Search the material below for the string "materials" and list each line that holds it.

→ DATA PROVIDED
━━━━━━━━

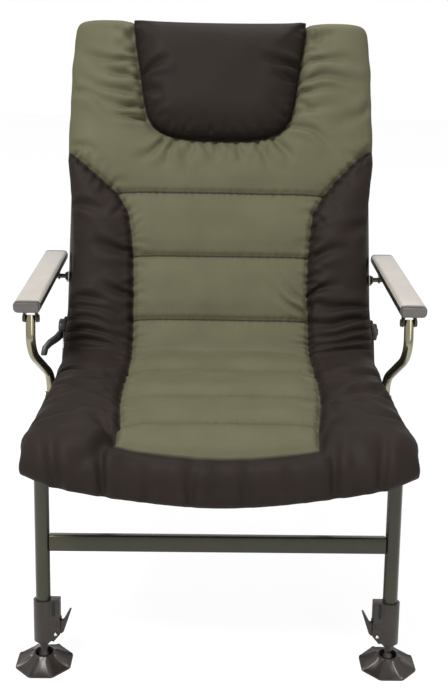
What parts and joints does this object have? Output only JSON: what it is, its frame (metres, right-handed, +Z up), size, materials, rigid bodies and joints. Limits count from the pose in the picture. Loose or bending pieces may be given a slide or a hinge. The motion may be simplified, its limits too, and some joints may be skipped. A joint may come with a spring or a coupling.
{
  "type": "reclining fishing chair",
  "caption": "Folding fishing chair with padded seat and reclining back, head pillow, armrests on swinging posts and telescopic legs with cam clamps and mud feet",
  "frame": {"origin": "on the ground under the middle of the chair's bounding box", "axes": "+X to the right as seen from the front, +Y to the rear, +Z up"},
  "size_m": [0.625, 0.7822, 0.9373],
  "materials": {
    "frame_green": "dark green gloss powder coat",
    "frame_bronze": "bronze-olive satin coat",
    "bright_steel": "zinc-plated steel",
    "arm_grey": "warm grey satin coat",
    "black_plastic": "black moulded plastic",
    "clamp_plastic": "brown-black moulded plastic",
    "canvas": "black woven canvas",
    "green_cloth": "olive green padded cloth",
    "brown_cloth": "dark brown padded cloth"
  },
  "bodies": {
    "seat": {"seat_rail": "frame_green", "seat_rear_tube": "frame_green", "seat_sling": "canvas", "seat_pad": "green_cloth", "fold_pad": "green_cloth", "hinge_plate_left": "frame_green", "hinge_plate_right": "frame_green", "hinge_cover_right": "black_plastic", "front_leg_bracket_left": "frame_green", "front_leg_bracket_right": "frame_green", "rear_leg_bracket_left": "frame_green", "rear_leg_bracket_right": "frame_green", "post_rivet_left": "bright_steel", "post_rivet_right": "bright_steel"},
    "back": {"back_rail": "frame_green", "back_cross_tube": "frame_green", "back_sling": "canvas", "back_pad": "green_cloth", "head_pillow": "brown_cloth", "arm_lug_left": "frame_green", "arm_lug_right": "frame_green"},
    "recline_lever": {"recline_lever": "black_plastic"},
    "armrest_left": {"armrest_left": "arm_grey", "armrest_front_cap_left": "black_plastic", "armrest_rear_cap_left": "black_plastic", "armrest_front_clevis_left": "bright_steel", "armrest_rear_clevis_left": "bright_steel"},
    "arm_post_left": {"arm_post_left": "frame_bronze"},
    "armrest_right": {"armrest_right": "arm_grey", "armrest_front_cap_right": "black_plastic", "armrest_rear_cap_right": "black_plastic", "armrest_front_clevis_right": "bright_steel", "armrest_rear_clevis_right": "bright_steel"},
    "arm_post_right": {"arm_post_right": "frame_bronze"},
    "front_legs": {"front_leg_left": "frame_green", "front_leg_right": "frame_green", "front_crossbar": "frame_green", "front_sleeve_left": "clamp_plastic", "front_sleeve_right": "clamp_plastic"},
    "front_extension_left": {"front_extension_left": "clamp_plastic"},
    "front_ball_stud_left": {"front_ball_stud_left": "black_plastic"},
    "front_foot_left": {"front_foot_left": "clamp_plastic"},
    "front_cam_lever_left": {"front_cam_lever_left": "clamp_plastic"},
    "front_extension_right": {"front_extension_right": "clamp_plastic"},
    "front_ball_stud_right": {"front_ball_stud_right": "black_plastic"},
    "front_foot_right": {"front_foot_right": "clamp_plastic"},
    "front_cam_lever_right": {"front_cam_lever_right": "clamp_plastic"},
    "rear_legs": {"rear_leg_left": "frame_green", "rear_leg_right": "frame_green", "rear_crossbar": "frame_green", "rear_sleeve_left": "clamp_plastic", "rear_sleeve_right": "clamp_plastic"},
    "rear_extension_left": {"rear_extension_left": "clamp_plastic"},
    "rear_ball_stud_left": {"rear_ball_stud_left": "black_plastic"},
    "rear_foot_left": {"rear_foot_left": "clamp_plastic"},
    "rear_cam_lever_left": {"rear_cam_lever_left": "clamp_plastic"},
    "rear_extension_right": {"rear_extension_right": "clamp_plastic"},
    "rear_ball_stud_right": {"rear_ball_stud_right": "black_plastic"},
    "rear_foot_right": {"rear_foot_right": "clamp_plastic"},
    "rear_cam_lever_right": {"rear_cam_lever_right": "clamp_plastic"}
  },
  "joints": [
    {"name": "back_recline", "type": "hinge", "parent": "seat", "child": "back", "pos_m": [0, 0.09014, 0.412], "axis": [1, 0, 0], "range_deg": [-20, 80], "deforming": ["fold_pad"]},
    {"name": "recline_lever_lift", "type": "hinge", "parent": "seat", "child": "recline_lever", "pos_m": [0, 0.09014, 0.412], "axis": [1, 0, 0], "range_deg": [-25, 0], "stiffness_Nm_per_rad": 0.3, "springref_deg": 17.19},
    {"name": "armrest_left_tilt", "type": "hinge", "parent": "back", "child": "armrest_left", "pos_m": [-0.292, 0.10935, 0.50264], "axis": [1, 0, 0], "range_deg": [-66.8, 18.2]},
    {"name": "arm_post_left_swing", "type": "hinge", "parent": "seat", "child": "arm_post_left", "pos_m": [-0.2768, -0.05986, 0.342], "axis": [1, 0, 0], "range_deg": [-14.9, 53.6]},
    {"name": "armrest_right_tilt", "type": "hinge", "parent": "back", "child": "armrest_right", "pos_m": [0.292, 0.10935, 0.50264], "axis": [1, 0, 0], "range_deg": [-66.8, 18.2]},
    {"name": "arm_post_right_swing", "type": "hinge", "parent": "seat", "child": "arm_post_right", "pos_m": [0.2768, -0.05986, 0.342], "axis": [1, 0, 0], "range_deg": [-14.9, 53.6]},
    {"name": "front_legs_fold", "type": "hinge", "parent": "seat", "child": "front_legs", "pos_m": [0, -0.26286, 0.318], "axis": [1, 0, 0], "range_deg": [0, 88]},
    {"name": "front_extension_left_slide", "type": "slide", "parent": "front_legs", "child": "front_extension_left", "axis": [0, -0.1394, -0.9902], "range_m": [0, 0.15]},
    {"name": "front_ball_stud_left_spin", "type": "hinge", "parent": "front_extension_left", "child": "front_ball_stud_left", "pos_m": [-0.262, -0.30586, 0.0125], "axis": [0, 0.1394, 0.9902], "continuous": true},
    {"name": "front_foot_left_tilt", "type": "hinge", "parent": "front_ball_stud_left", "child": "front_foot_left", "pos_m": [-0.262, -0.30586, 0.0125], "axis": [1, 0, 0], "range_deg": [-20, 15]},
    {"name": "front_cam_lever_left_open", "type": "hinge", "parent": "front_legs", "child": "front_cam_lever_left", "pos_m": [-0.243, -0.30056, 0.05013], "axis": [0, 0.9902, -0.1394], "range_deg": [0, 95]},
    {"name": "front_extension_right_slide", "type": "slide", "parent": "front_legs", "child": "front_extension_right", "axis": [0, -0.1394, -0.9902], "range_m": [0, 0.15]},
    {"name": "front_ball_stud_right_spin", "type": "hinge", "parent": "front_extension_right", "child": "front_ball_stud_right", "pos_m": [0.262, -0.30586, 0.0125], "axis": [0, 0.1394, 0.9902], "continuous": true},
    {"name": "front_foot_right_tilt", "type": "hinge", "parent": "front_ball_stud_right", "child": "front_foot_right", "pos_m": [0.262, -0.30586, 0.0125], "axis": [1, 0, 0], "range_deg": [-20, 15]},
    {"name": "front_cam_lever_right_open", "type": "hinge", "parent": "front_legs", "child": "front_cam_lever_right", "pos_m": [0.243, -0.30056, 0.05013], "axis": [0, -0.9902, 0.1394], "range_deg": [0, 95]},
    {"name": "rear_legs_fold", "type": "hinge", "parent": "seat", "child": "rear_legs", "pos_m": [0, 0.07014, 0.318], "axis": [1, 0, 0], "range_deg": [-95, 0]},
    {"name": "rear_extension_left_slide", "type": "slide", "parent": "rear_legs", "child": "rear_extension_left", "axis": [0, 0.6757, -0.7372], "range_m": [0, 0.15]},
    {"name": "rear_ball_stud_left_spin", "type": "hinge", "parent": "rear_extension_left", "child": "rear_ball_stud_left", "pos_m": [-0.205, 0.35014, 0.0125], "axis": [0, -0.6757, 0.7372], "continuous": true},
    {"name": "rear_foot_left_tilt", "type": "hinge", "parent": "rear_ball_stud_left", "child": "rear_foot_left", "pos_m": [-0.205, 0.35014, 0.0125], "axis": [1, 0, 0], "range_deg": [-5, 60]},
    {"name": "rear_cam_lever_left_open", "type": "hinge", "parent": "rear_legs", "child": "rear_cam_lever_left", "pos_m": [-0.186, 0.32447, 0.04051], "axis": [0, 0.7372, 0.6757], "range_deg": [0, 95]},
    {"name": "rear_extension_right_slide", "type": "slide", "parent": "rear_legs", "child": "rear_extension_right", "axis": [0, 0.6757, -0.7372], "range_m": [0, 0.15]},
    {"name": "rear_ball_stud_right_spin", "type": "hinge", "parent": "rear_extension_right", "child": "rear_ball_stud_right", "pos_m": [0.205, 0.35014, 0.0125], "axis": [0, -0.6757, 0.7372], "continuous": true},
    {"name": "rear_foot_right_tilt", "type": "hinge", "parent": "rear_ball_stud_right", "child": "rear_foot_right", "pos_m": [0.205, 0.35014, 0.0125], "axis": [1, 0, 0], "range_deg": [-5, 60]},
    {"name": "rear_cam_lever_right_open", "type": "hinge", "parent": "rear_legs", "child": "rear_cam_lever_right", "pos_m": [0.186, 0.32447, 0.04051], "axis": [0, -0.7372, -0.6757], "range_deg": [0, 95]}
  ],
  "couplings": [
    {"joint": "armrest_left_tilt", "follows": "back_recline", "ratio": -0.81},
    {"joint": "arm_post_left_swing", "follows": "back_recline", "ratio": 0.645},
    {"joint": "armrest_right_tilt", "follows": "back_recline", "ratio": -0.81},
    {"joint": "arm_post_right_swing", "follows": "back_recline", "ratio": 0.645}
  ]
}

━━━━━━━━

→ EXERCISE SOLUTION
What parts and joints does this object have? Output only JSON: what it is, its frame (metres, right-handed, +Z up), size, materials, rigid bodies and joints. Limits count from the pose in the picture. Loose or bending pieces may be given a slide or a hinge. The motion may be simplified, its limits too, and some joints may be skipped. A joint may come with a spring or a coupling.
  "materials": {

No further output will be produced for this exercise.